The kernel acquiring a spinlock is a special case. If a user level program acquires a spinlock, preemption will not be disabled.

Linux kernel: why preemption is disabled when use per-CPU variable?

Why do we disable preemption?

To avoid having the thread preempted and rescheduled on a different processor core.

Isnt preemption something that cant happen when you are in the kernel?

This was true when there was still a big kernel lock. Having one global lock means that if you block in-kernel, no other thread may enter the kernel. Now, with the more fine-grained locking, sleeping in the kernel is possible. Linux can be configured at build-time for other preemption models, e.g. CONFIG_PREEMPT.

While your normal desktop kernel is probably configured with CONFIG_PREEMPT_VOLUNTARY, some distributions also ship CONFIG_PREEMPT as a separate low-latency kernel package, e.g. for audio use. For real-time use cases, The preempt_rt patchset even makes most spinlocks preemptible (hence the name).

Kernel spin-lock enables preemption before releasing lock

You're looking at the uni-processor defines. As the comment in spinlock_api_up.h says (http://lxr.free-electrons.com/source/include/linux/spinlock_api_up.h#L21):

/*
* In the UP-nondebug case there's no real locking going on, so the
* only thing we have to do is to keep the preempt counts and irq
* flags straight, to suppress compiler warnings of unused lock
* variables, and to add the proper checker annotations:
*/

The ___LOCK and ___UNLOCK macros are there for annotation purposes, and unless __CHECKER__ is defined (It is defined by sparse), it ends up to be compiled out.

In other words, preempt_enable() and preempt_disable() are the ones doing the locking in a single processor case.

Why do kprobes disable preemption and when is it safe to reenable it?

At least on x86, the implementation of Kprobes relies on the fact that preemption is disabled while the Kprobe handlers run.

When you place an ordinary (not Ftrace-based) Kprobe on an instruction, the first byte of that instruction is overwritten with 0xcc (int3, "software breakpoint"). If the kernel tries to execute that instruction, a trap occurs and kprobe_int3_handler() is called (see the implementation of do_int3()).

To call your Kprobe handlers, kprobe_int3_handler() finds which Kprobe hit, saves it as percpu variable current_kprobe and calls your pre-handler. After that, it prepares everything to single-step over the original instruction. After the single-stepping, your post-handler is called and then some cleanup is performed. current_kprobe and some other per-cpu data are used to do all this. Preemption is only enabled after that.

Now, imagine the pre-handler has enabled preemption, was preempted right away and resumed on a different CPU. If the implementation of Kprobes tried to access current_kprobe or other per-cpu data, the kernel would likely crash (NULL pointer deref if there were no current_kprobe on that CPU at the moment) or worse.
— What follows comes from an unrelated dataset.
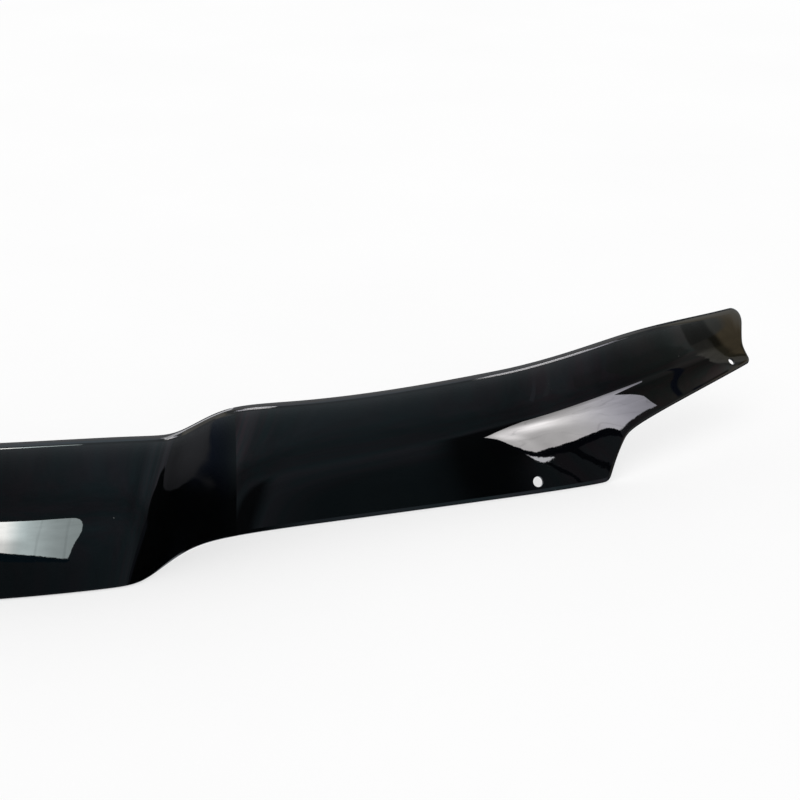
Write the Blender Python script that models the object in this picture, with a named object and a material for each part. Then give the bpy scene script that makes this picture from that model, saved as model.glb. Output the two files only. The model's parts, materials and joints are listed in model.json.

Or, the preempted handler could resume on the same CPU but another Kprobe could hit there while it was sleeping - current_kprobe, etc. would be overwritten and disaster would be very likely.

Re-enabling preemption in Kprobe handlers could result in difficult-to-debug kernel crashes and other problems.

So, in short, this is because Kprobes are designed this way, at least on x86. I cannot say much about their implementation on other architectures.


Depending on what you are trying to accomplish, other kernel facilities might be helpful.

For instance, if you only need to run your code at the start of some functions, take a look at Ftrace. Your code would then run in the same conditions as the functions you hook it into.


All that being said, it was actually needed in one of my projects to use Kprobes so that the handlers were running in the same conditions w.r.t. preemption as the probed instructions. You can find the implementation here. However, it had to jump through the hoops to achieve that without breaking anything. It has been working OK so far but it is more complex than I would like, has portability issues too.

Preemptible kernel can be preemptible during disable interrupts?

Whether a kernel is preemptible is a general property of the code base. A preemptible kernel doesn't stop being preemptible just because interrupts were disabled to protect a critical region.

Obviously, it's not preemptible while that interrupt-disabled critical region is executing.

Non-preemptible kernels take interrupts (i.e. have them enabled most of the time) while executing kernel code; they just do not allow interrupt-driven switching to a different task while kernel code is executing.